Starting with the line that contains "fill_sheet()" and stopping after the line that contains "points = [vertex.co for vertex in NODES[node].data.vertices]", output every line exactly as it stands.

-- begin GIVEN DATA --

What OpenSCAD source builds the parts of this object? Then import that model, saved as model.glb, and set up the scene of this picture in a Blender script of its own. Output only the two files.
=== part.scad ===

-- end GIVEN DATA --
-- begin GIVEN DATA --

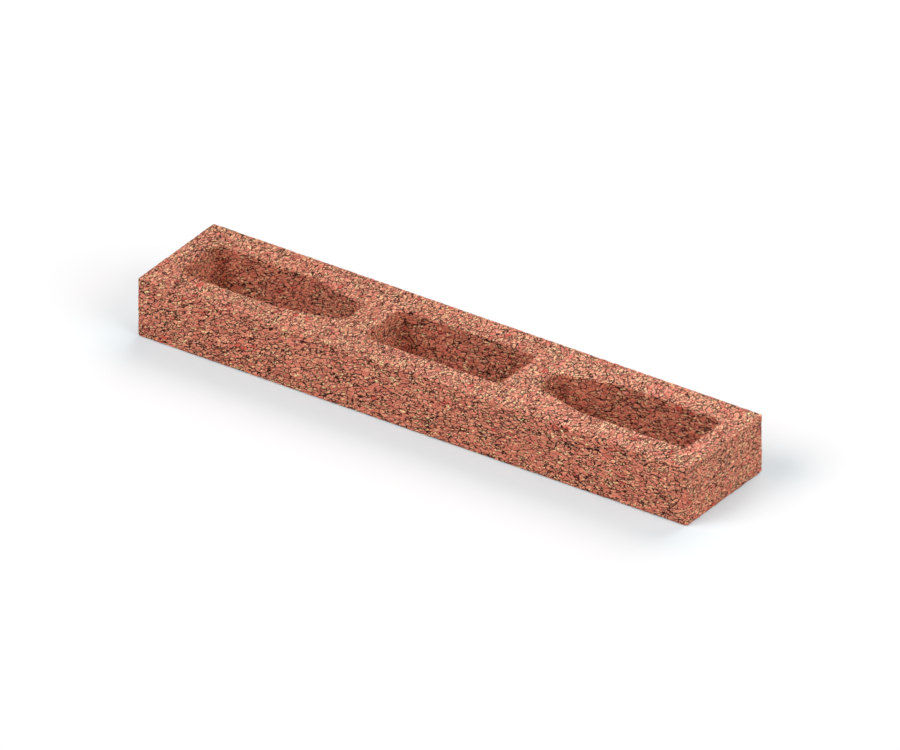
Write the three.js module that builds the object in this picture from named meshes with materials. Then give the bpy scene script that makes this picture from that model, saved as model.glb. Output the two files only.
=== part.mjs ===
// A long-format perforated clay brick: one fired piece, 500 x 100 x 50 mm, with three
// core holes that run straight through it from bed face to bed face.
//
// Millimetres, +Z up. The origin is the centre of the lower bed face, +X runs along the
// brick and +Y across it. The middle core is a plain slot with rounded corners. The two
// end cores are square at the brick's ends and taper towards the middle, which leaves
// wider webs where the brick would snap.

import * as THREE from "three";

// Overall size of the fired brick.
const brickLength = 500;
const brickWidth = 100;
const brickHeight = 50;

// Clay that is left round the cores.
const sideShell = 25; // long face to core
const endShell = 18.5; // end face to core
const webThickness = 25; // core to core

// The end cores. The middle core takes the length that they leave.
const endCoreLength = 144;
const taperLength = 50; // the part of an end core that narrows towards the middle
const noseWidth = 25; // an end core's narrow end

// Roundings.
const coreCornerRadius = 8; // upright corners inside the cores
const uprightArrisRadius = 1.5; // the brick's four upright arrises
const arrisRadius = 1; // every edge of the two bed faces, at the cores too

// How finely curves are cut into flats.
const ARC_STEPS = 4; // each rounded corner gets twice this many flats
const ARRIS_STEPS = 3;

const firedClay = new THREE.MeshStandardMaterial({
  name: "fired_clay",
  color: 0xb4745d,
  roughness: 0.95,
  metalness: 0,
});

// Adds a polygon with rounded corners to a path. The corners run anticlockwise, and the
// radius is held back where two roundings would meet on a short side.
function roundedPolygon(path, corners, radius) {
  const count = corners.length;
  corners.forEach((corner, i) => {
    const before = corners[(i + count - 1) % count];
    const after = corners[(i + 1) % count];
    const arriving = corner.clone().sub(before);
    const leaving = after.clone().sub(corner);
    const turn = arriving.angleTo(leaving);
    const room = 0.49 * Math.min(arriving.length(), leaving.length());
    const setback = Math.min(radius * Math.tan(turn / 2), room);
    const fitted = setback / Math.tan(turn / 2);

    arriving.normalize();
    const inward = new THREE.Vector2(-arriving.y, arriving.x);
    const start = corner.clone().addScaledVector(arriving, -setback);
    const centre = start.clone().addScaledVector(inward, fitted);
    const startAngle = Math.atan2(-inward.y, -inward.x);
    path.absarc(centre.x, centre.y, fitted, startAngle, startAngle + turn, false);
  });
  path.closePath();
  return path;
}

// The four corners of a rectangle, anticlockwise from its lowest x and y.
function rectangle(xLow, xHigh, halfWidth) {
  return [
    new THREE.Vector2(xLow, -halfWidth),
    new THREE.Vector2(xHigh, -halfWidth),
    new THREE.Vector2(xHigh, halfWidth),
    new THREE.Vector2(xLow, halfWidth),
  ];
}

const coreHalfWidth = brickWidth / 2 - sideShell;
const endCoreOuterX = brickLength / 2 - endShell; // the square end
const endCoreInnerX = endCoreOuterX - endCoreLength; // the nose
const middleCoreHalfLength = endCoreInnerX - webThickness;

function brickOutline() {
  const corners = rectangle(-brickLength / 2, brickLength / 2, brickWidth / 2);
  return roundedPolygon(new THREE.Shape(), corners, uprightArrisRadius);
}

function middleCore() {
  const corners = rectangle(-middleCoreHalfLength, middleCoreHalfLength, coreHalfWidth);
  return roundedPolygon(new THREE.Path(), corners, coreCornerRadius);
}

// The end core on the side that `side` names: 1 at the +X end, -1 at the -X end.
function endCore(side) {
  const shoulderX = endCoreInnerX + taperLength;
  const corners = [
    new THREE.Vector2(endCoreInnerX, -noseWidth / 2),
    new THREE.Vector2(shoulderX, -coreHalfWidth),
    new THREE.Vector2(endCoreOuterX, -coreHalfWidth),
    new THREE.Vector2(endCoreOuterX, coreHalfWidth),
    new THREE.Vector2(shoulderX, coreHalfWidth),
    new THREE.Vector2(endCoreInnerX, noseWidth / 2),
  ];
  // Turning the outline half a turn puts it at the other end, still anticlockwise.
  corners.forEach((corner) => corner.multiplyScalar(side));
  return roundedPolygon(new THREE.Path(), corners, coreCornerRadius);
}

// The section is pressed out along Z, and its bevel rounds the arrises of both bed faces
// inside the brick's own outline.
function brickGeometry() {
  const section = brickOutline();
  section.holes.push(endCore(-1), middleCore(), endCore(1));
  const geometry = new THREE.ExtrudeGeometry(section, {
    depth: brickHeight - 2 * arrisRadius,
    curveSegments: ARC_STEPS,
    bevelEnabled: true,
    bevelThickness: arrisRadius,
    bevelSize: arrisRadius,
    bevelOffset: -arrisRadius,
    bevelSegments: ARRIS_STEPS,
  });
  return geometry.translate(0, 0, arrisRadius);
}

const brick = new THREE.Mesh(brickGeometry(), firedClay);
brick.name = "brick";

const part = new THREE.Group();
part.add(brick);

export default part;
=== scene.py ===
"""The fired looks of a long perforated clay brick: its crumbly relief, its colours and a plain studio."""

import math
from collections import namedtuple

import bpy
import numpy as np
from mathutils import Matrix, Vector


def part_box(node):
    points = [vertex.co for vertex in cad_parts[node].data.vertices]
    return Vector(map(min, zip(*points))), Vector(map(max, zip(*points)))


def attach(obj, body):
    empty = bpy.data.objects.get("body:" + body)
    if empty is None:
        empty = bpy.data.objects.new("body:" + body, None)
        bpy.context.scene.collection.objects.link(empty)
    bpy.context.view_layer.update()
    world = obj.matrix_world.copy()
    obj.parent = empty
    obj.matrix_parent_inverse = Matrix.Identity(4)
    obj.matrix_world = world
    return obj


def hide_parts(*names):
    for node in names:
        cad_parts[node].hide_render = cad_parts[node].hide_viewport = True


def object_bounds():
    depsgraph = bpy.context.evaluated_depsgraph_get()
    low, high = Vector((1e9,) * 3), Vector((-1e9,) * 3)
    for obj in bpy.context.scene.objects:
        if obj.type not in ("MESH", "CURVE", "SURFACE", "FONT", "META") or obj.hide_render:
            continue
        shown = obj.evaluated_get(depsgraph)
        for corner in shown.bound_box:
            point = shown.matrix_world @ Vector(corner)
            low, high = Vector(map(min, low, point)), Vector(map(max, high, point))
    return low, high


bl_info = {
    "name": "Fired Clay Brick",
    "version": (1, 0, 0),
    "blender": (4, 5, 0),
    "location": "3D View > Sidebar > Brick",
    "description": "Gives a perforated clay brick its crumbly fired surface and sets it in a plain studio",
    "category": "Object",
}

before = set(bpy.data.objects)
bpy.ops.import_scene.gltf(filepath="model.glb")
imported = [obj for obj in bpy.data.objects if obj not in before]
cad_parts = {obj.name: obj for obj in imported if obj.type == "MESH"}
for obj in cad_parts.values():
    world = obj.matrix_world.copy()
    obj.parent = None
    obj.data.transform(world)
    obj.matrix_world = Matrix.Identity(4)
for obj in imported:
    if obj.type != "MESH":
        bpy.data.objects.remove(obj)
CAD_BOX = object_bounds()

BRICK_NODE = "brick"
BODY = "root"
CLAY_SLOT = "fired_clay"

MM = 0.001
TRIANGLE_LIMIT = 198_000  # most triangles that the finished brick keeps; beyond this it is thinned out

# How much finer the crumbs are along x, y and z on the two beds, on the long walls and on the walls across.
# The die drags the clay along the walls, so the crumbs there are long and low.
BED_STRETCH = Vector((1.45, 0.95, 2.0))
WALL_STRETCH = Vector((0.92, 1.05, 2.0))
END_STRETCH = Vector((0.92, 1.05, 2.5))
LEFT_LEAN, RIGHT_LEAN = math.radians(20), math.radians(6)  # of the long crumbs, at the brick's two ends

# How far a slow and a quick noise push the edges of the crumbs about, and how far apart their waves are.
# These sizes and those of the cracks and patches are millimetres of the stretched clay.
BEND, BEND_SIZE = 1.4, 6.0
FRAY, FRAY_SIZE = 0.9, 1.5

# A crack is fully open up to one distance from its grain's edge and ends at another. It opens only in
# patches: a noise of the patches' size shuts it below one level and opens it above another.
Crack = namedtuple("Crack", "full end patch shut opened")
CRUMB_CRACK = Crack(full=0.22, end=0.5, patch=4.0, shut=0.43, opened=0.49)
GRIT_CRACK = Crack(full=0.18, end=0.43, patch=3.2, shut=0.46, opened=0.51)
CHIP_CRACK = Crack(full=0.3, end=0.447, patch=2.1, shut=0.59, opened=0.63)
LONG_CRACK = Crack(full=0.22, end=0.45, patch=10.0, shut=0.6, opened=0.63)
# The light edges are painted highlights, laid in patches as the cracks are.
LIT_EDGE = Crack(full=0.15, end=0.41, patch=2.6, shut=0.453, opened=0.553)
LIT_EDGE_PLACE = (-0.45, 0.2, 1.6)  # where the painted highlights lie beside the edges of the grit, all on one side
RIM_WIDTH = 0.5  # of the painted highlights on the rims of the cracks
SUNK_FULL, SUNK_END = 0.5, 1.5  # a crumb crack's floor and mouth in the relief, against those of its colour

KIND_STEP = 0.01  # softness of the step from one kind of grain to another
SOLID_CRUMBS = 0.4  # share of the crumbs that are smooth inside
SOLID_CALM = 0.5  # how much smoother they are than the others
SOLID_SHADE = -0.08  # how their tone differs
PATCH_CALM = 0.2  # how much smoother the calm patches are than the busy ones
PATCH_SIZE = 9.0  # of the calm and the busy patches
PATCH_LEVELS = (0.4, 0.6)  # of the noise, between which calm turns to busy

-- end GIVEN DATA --
-- begin GIVEN DATA --

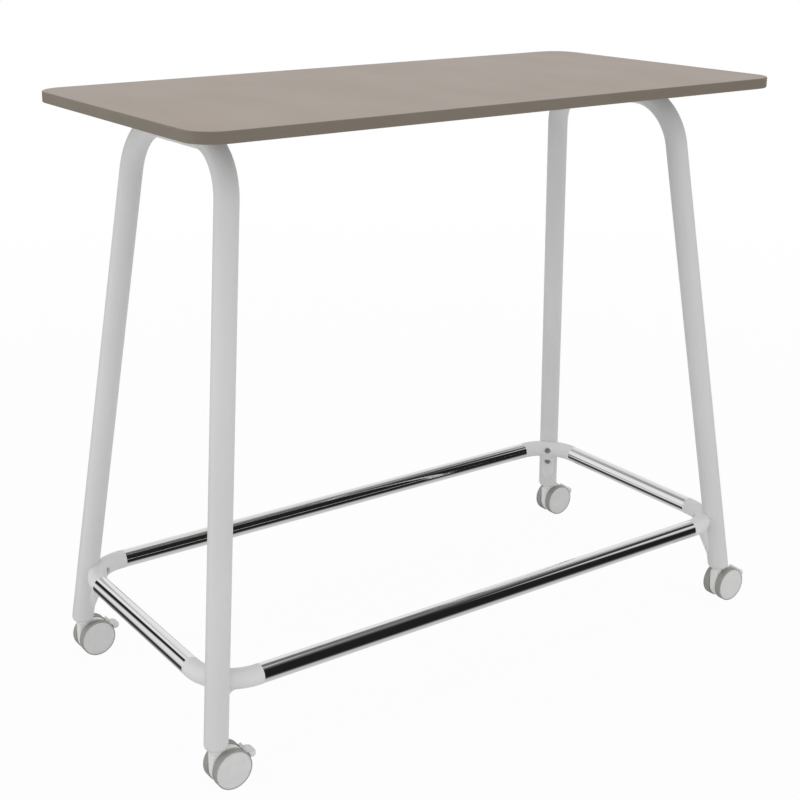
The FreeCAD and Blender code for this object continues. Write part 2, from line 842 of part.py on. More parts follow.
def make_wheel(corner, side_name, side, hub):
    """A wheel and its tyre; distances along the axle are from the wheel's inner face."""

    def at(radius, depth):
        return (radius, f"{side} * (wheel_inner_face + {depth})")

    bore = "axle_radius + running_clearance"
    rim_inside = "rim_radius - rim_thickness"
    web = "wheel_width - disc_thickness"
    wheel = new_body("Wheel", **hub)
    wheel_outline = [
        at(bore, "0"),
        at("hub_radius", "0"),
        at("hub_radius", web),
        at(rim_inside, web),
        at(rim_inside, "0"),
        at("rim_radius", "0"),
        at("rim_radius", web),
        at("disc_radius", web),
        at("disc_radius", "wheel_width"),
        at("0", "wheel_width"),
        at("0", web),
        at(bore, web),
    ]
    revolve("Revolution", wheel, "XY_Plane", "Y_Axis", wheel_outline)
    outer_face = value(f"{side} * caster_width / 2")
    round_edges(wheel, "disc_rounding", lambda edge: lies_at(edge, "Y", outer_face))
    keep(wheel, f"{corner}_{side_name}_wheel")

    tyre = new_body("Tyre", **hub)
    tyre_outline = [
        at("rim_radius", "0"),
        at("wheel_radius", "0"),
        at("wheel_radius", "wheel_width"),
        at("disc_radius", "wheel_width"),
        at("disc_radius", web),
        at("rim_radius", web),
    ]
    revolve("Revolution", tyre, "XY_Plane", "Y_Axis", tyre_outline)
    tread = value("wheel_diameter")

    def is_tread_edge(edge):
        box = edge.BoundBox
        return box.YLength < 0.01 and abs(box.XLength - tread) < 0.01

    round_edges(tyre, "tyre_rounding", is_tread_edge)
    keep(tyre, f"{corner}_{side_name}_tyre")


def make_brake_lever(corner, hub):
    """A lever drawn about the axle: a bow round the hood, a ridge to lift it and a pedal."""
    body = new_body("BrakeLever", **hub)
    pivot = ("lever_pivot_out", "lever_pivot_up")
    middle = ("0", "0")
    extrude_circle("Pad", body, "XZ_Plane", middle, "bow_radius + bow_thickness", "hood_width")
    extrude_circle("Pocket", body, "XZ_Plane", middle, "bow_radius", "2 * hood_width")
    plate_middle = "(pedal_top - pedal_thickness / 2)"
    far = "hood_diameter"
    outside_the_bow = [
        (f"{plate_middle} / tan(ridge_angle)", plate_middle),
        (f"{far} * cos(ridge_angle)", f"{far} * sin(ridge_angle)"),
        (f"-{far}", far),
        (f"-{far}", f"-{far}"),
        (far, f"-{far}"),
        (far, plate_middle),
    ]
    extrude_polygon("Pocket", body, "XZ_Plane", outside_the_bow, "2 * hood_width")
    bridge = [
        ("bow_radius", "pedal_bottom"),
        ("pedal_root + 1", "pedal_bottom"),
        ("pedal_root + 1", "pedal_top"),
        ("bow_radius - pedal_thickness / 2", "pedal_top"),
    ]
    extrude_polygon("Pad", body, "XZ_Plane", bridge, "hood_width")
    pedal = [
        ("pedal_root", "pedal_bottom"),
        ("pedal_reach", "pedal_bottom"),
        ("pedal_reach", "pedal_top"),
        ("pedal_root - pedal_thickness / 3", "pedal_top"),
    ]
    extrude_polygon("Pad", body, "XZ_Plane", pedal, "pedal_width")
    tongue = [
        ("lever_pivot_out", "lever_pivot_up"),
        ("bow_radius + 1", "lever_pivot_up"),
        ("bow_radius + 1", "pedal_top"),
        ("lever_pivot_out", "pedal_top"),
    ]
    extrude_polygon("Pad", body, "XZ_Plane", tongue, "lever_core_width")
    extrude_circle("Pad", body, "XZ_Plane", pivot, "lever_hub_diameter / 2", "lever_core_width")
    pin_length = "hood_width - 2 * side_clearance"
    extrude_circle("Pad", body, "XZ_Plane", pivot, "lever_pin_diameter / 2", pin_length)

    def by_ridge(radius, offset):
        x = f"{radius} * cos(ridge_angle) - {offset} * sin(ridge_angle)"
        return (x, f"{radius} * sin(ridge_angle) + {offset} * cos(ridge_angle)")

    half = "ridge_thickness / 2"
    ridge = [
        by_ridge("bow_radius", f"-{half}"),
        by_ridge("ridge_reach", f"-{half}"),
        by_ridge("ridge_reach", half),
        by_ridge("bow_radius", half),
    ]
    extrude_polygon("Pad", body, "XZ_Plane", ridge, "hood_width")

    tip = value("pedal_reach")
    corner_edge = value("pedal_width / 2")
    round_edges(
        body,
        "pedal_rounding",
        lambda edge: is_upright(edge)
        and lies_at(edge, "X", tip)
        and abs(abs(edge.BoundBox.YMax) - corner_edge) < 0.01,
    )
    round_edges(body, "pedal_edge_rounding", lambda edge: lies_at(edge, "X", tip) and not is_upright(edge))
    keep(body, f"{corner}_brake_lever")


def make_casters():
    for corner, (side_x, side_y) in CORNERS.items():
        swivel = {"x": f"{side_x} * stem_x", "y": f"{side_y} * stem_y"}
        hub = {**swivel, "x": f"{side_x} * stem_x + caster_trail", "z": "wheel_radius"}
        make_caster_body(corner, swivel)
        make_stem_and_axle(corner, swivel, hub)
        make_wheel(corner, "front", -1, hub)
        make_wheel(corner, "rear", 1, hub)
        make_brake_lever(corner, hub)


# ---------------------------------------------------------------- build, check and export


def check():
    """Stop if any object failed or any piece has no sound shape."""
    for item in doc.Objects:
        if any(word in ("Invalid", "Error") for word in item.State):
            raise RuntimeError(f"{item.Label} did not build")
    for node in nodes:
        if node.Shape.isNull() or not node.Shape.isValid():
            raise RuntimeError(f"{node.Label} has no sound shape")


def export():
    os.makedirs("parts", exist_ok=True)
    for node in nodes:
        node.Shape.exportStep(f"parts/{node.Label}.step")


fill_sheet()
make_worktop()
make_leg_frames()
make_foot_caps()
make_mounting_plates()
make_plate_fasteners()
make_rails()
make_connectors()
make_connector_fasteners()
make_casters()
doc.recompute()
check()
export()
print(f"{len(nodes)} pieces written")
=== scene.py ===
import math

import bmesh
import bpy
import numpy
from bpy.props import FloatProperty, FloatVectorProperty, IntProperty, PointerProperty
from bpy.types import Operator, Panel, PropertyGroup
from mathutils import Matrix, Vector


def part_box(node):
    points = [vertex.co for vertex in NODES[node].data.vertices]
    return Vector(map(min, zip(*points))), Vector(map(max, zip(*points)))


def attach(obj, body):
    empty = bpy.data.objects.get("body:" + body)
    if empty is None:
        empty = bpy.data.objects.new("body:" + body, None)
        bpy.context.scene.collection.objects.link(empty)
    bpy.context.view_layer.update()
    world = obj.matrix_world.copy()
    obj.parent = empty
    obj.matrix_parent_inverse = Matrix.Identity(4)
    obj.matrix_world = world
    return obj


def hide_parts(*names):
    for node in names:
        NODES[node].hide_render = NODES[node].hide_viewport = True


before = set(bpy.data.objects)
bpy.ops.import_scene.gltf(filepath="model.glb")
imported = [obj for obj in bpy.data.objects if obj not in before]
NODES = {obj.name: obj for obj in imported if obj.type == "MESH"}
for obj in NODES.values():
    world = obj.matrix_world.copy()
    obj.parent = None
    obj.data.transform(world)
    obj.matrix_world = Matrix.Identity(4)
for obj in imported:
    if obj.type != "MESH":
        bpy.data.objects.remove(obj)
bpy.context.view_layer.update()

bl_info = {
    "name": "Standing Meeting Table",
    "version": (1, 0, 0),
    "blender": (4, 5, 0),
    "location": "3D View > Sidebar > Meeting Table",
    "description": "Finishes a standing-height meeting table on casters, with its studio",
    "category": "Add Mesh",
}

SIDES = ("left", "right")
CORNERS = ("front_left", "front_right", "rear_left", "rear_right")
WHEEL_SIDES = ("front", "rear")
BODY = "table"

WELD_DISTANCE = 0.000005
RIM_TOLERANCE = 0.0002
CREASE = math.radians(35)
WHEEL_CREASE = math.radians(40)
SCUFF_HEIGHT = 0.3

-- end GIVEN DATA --

# EXERCISE ANSWER
fill_sheet()
make_worktop()
make_leg_frames()
make_foot_caps()
make_mounting_plates()
make_plate_fasteners()
make_rails()
make_connectors()
make_connector_fasteners()
make_casters()
doc.recompute()
check()
export()
print(f"{len(nodes)} pieces written")
=== scene.py ===
import math

import bmesh
import bpy
import numpy
from bpy.props import FloatProperty, FloatVectorProperty, IntProperty, PointerProperty
from bpy.types import Operator, Panel, PropertyGroup
from mathutils import Matrix, Vector


def part_box(node):
    points = [vertex.co for vertex in NODES[node].data.vertices]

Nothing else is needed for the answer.